WHAT IS NEEDED: Up to and including the line that contains "wall = 0.4; // [0.3:0.05:0.45]", write out each line of the material from its first line, exactly.

MATERIAL PROVIDED:
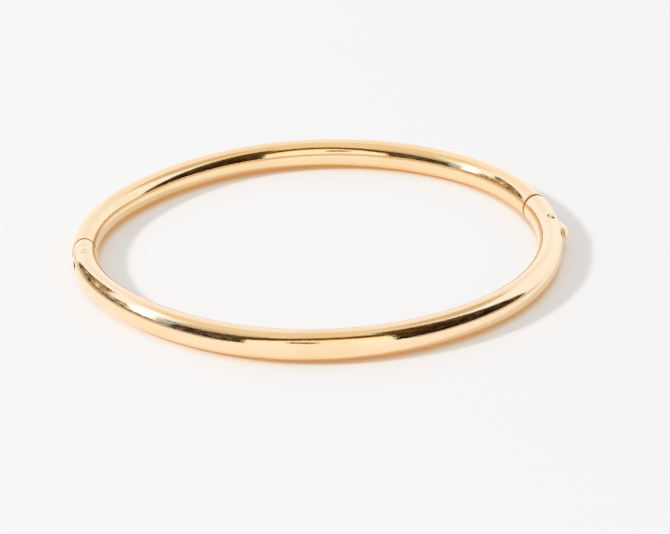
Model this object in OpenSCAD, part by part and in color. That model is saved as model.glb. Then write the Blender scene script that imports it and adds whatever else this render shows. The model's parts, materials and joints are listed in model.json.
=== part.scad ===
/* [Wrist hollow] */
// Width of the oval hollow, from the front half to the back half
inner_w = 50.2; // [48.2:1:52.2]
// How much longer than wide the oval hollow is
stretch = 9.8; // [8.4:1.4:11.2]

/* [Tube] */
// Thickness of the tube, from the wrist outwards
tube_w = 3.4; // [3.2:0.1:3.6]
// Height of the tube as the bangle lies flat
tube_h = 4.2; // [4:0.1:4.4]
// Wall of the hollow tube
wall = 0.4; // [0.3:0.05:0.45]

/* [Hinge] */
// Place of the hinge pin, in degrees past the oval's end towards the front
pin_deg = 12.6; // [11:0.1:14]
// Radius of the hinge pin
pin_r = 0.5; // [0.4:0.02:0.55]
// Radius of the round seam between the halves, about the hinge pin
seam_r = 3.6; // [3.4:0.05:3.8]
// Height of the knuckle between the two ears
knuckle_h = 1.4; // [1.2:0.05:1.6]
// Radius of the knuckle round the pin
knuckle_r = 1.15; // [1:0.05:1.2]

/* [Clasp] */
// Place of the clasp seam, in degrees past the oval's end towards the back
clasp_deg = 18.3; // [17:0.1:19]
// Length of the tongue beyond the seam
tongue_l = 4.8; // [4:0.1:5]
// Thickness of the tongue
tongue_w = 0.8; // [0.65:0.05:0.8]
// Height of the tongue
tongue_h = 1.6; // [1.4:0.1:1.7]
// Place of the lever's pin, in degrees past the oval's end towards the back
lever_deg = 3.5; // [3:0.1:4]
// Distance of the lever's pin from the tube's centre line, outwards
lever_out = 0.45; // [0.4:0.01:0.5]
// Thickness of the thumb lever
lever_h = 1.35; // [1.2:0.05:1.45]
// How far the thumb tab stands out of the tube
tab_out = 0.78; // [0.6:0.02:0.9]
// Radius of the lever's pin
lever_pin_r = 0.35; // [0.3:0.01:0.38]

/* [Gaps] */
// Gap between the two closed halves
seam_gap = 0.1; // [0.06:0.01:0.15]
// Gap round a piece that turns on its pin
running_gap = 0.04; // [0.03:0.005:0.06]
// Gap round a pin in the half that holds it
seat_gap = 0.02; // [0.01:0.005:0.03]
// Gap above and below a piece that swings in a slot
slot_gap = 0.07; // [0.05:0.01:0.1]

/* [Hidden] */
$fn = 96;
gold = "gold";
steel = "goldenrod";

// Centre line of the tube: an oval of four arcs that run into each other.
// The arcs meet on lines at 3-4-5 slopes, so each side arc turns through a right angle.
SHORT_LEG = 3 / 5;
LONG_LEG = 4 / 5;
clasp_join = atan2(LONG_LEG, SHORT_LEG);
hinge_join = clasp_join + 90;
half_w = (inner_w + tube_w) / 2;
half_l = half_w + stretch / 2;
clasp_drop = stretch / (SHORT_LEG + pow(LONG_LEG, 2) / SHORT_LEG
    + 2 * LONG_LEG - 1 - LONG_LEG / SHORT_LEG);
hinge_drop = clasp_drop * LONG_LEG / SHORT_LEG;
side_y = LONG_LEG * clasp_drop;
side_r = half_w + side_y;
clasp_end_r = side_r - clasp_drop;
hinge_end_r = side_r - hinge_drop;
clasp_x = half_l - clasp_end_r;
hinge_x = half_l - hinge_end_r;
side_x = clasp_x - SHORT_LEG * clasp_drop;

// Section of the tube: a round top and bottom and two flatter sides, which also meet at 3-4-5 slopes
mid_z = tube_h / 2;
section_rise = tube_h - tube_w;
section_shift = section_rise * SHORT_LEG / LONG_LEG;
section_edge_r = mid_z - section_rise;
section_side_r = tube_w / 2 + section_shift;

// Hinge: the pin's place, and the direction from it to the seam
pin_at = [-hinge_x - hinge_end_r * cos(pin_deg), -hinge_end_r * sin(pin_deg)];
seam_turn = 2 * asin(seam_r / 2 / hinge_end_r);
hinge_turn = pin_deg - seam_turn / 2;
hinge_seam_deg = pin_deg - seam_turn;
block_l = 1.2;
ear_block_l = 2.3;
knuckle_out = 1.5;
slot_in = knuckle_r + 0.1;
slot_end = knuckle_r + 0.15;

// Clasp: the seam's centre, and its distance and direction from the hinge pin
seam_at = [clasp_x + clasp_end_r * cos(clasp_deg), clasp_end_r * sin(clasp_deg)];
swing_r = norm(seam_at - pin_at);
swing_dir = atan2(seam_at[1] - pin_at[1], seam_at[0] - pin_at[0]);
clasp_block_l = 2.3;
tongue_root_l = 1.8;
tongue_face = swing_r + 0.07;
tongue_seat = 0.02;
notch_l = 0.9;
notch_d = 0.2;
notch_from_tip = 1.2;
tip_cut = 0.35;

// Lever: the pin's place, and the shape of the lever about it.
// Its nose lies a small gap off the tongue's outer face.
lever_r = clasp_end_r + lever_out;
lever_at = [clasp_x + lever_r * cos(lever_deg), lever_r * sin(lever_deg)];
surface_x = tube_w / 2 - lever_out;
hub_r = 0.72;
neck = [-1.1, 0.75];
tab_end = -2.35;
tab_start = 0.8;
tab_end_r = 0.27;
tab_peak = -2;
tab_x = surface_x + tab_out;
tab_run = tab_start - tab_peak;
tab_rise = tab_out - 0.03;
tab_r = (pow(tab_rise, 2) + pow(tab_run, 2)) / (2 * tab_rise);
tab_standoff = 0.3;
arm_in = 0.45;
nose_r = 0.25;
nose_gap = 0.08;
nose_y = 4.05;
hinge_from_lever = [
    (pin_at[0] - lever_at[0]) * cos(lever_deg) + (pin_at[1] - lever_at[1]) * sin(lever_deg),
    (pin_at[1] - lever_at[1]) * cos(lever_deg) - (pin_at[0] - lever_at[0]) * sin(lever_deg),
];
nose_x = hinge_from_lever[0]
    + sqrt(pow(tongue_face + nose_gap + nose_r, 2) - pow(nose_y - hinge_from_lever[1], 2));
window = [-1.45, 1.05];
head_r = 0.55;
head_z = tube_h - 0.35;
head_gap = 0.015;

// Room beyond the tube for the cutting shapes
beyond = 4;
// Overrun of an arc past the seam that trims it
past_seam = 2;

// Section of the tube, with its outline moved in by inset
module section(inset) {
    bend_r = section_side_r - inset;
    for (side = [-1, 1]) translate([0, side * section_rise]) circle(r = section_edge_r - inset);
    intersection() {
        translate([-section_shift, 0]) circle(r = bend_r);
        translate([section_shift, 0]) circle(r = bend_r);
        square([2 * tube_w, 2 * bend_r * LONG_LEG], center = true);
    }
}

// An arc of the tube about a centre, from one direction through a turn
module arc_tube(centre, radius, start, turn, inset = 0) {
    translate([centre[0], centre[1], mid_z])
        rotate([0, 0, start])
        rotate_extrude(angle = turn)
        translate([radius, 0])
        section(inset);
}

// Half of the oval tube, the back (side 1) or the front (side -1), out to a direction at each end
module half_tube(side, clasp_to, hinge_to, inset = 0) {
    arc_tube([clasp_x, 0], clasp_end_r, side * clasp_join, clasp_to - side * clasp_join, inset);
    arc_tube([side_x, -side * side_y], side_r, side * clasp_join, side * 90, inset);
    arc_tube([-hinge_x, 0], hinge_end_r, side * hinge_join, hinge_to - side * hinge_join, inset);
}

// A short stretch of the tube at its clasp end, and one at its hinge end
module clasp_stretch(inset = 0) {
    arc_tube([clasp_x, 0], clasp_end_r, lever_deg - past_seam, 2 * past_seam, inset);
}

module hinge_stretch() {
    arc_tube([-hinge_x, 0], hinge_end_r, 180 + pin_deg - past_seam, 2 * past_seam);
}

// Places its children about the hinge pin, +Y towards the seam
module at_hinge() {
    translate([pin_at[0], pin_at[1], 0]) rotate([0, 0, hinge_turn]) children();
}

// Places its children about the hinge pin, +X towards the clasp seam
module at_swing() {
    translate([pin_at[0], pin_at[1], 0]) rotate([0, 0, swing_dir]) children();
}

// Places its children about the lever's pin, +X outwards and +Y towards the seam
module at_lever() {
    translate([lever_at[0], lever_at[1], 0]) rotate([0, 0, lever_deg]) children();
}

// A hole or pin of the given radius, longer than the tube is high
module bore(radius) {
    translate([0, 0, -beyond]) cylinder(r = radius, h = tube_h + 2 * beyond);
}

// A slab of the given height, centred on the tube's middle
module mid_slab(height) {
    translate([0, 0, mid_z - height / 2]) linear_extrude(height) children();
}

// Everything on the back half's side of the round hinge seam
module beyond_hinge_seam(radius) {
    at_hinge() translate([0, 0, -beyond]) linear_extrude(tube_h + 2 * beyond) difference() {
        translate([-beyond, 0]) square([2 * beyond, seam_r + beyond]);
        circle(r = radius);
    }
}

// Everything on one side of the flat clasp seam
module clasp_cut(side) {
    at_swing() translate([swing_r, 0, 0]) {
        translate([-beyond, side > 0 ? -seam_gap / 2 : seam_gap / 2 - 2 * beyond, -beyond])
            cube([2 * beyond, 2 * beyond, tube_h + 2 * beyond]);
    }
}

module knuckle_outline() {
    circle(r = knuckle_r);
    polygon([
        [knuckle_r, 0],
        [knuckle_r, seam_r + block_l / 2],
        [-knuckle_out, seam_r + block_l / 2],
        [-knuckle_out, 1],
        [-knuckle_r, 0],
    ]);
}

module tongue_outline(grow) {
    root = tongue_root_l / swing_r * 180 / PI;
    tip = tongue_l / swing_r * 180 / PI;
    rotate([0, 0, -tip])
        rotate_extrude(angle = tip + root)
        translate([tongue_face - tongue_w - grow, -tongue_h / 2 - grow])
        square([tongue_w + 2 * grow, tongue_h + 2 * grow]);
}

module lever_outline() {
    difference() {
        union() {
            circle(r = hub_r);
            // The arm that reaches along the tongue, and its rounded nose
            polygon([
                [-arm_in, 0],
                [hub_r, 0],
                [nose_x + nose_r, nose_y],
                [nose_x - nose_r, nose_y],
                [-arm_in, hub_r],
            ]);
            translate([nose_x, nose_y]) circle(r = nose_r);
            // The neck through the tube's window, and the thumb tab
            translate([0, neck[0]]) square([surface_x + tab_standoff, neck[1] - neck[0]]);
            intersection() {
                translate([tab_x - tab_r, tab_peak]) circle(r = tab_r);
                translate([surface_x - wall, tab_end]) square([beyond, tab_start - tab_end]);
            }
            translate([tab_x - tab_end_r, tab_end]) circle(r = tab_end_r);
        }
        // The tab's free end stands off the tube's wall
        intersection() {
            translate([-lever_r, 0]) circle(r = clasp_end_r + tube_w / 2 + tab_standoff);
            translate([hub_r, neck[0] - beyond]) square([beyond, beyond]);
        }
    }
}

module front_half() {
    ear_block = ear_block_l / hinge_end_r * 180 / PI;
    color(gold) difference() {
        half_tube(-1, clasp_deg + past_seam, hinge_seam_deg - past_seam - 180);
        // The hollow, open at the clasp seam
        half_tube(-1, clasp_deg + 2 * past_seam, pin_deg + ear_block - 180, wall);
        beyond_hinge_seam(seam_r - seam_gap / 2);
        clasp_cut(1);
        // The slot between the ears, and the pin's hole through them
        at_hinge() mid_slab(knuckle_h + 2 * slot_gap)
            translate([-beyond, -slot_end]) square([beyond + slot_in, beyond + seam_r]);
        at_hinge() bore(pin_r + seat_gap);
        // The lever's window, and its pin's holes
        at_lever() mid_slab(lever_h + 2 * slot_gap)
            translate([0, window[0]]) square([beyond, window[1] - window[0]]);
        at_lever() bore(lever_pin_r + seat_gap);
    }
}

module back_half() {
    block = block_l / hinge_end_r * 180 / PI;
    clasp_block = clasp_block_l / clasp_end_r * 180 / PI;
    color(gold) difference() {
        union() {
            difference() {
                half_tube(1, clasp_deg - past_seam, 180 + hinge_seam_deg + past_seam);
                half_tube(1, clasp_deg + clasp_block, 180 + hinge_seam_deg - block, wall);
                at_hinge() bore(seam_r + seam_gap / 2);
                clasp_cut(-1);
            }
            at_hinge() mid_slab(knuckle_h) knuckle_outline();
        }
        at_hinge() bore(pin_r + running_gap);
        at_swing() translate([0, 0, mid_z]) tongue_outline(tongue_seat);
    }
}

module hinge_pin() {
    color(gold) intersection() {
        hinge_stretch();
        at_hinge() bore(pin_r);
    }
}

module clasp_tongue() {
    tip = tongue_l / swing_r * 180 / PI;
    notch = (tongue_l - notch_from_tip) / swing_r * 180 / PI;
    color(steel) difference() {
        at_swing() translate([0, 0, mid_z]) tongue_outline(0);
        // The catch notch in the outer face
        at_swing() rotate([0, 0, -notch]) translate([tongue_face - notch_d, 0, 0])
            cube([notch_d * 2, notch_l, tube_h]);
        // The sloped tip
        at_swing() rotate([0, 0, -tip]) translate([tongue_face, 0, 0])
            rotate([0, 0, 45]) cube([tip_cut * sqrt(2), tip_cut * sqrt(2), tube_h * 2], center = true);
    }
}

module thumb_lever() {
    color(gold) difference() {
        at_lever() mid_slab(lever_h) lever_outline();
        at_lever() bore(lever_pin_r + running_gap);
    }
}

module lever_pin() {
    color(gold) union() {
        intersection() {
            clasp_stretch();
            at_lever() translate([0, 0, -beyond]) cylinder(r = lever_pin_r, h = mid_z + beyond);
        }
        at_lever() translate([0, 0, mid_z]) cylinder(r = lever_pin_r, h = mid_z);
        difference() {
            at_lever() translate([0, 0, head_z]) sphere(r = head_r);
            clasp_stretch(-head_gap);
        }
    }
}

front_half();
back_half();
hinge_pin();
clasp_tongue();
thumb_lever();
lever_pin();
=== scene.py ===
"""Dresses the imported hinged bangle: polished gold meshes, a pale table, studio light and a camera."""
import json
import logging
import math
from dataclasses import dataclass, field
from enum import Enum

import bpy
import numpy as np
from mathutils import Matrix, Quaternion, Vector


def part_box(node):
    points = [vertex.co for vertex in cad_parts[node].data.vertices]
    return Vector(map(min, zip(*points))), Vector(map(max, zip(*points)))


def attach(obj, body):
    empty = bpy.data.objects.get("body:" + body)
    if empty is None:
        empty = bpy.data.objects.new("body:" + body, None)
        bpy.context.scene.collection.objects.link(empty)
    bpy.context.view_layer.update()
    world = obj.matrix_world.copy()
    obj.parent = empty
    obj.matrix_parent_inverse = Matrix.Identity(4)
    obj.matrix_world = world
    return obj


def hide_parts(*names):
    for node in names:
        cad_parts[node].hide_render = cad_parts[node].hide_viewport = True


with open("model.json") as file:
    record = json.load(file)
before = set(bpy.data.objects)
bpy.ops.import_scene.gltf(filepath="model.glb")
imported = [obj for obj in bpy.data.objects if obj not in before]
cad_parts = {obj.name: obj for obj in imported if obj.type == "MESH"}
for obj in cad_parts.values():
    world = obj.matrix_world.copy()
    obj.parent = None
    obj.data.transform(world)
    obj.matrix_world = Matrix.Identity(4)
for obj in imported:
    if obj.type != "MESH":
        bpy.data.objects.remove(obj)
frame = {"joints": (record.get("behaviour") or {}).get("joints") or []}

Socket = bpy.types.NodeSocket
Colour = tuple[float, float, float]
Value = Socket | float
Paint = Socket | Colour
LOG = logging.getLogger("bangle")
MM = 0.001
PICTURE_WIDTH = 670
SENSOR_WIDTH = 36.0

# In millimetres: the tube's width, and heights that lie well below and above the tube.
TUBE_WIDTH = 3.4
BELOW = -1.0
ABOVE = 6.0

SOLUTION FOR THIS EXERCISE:
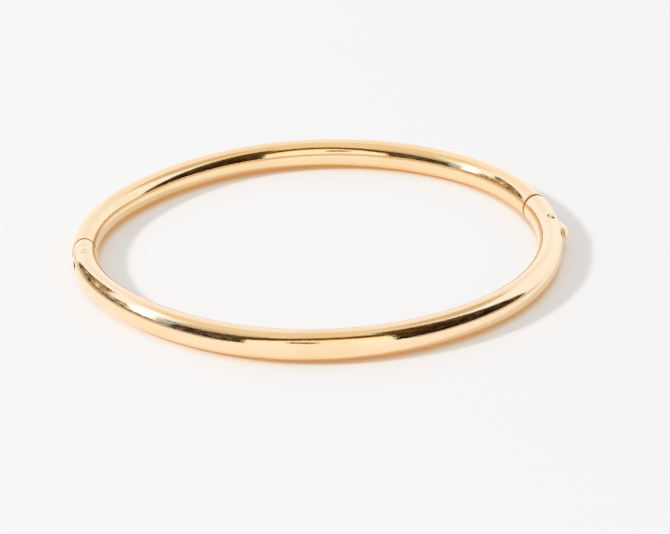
Model this object in OpenSCAD, part by part and in color. That model is saved as model.glb. Then write the Blender scene script that imports it and adds whatever else this render shows. The model's parts, materials and joints are listed in model.json.
=== part.scad ===
/* [Wrist hollow] */
// Width of the oval hollow, from the front half to the back half
inner_w = 50.2; // [48.2:1:52.2]
// How much longer than wide the oval hollow is
stretch = 9.8; // [8.4:1.4:11.2]

/* [Tube] */
// Thickness of the tube, from the wrist outwards
tube_w = 3.4; // [3.2:0.1:3.6]
// Height of the tube as the bangle lies flat
tube_h = 4.2; // [4:0.1:4.4]
// Wall of the hollow tube
wall = 0.4; // [0.3:0.05:0.45]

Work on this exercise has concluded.